Even so, there are tentative signs of life in the London market.
Beauty Tech, a Cheshire-based maker of cosmetics devices, confirmed this month that it would attempt a UK listing in a share sale that, if successful, would effectively open the autumn IPO window for London. Any deal is likely to be modest in size, however, with a rumoured target of about £350 million.
A bigger IPO could come from Shawbrook, a specialist lender that is understood to be in the advanced stages of preparing for a London flotation.
A listing of the bank, which is owned by the private equity firms Pollen Street and BC Partners, could put a £2 billion price tag on the group. A flotation has been on the cards for years but Shawbrook’s planning has intensified in recent months after it appointed an army of investment bankers to work on a share sale.
Another possible candidate is Ebury, the payments business backed by Santander.

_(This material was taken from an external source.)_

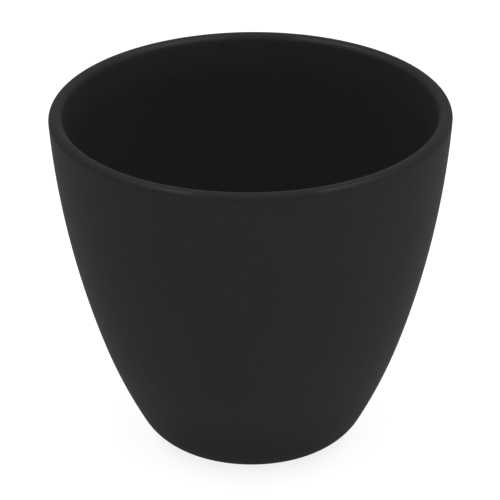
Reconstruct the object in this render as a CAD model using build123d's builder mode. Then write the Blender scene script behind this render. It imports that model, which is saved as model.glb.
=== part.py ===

The company had been readying for a London IPO in the spring until turmoil in the global markets forced it to put its plans on hold. There are rumours it might revive the initiative and, like Shawbrook, a valuation of about £2 billion has been mooted.
The pipeline for next year is growing, too, although none of these deals is a certainty. Visma, a Norwegian supplier of tax and accounting software that is owned by British private equity firm Hg, is eyeing a flotation and its preferred listing venue is London.
This would be a coup for Britain, which is often shunned by big tech companies looking to list, and would be a blockbuster deal: Visma was valued at €19 billion during a funding round two years ago. The company has not yet decided definitively on London, however, and Amsterdam is being considered as an alternative.
Similarly, the British payments group SumUp is understood to be in the early stages of planning a $15 billion IPO next year and is considering listing in London or New York.
“I’m cautiously optimistic,” one top equity markets banker said.
Even Hussey-Yeo has not quite given up on London. Changes such as a further revamp to listing rules to attract founding entrepreneurs, stamp duty relief for tech companies, capital gains incentives for entrepreneurs and a government mandate for pension funds to invest in venture capital could turn things around, he says.
“If you gave something [to] founders to build here, list here, stay here that would have a massive effect on where they decided to list,” he says.
“This budget could be really positive. If I was going to change things, I would really focus on public markets. The chancellor has this moment to do something really positive to get the LSE working.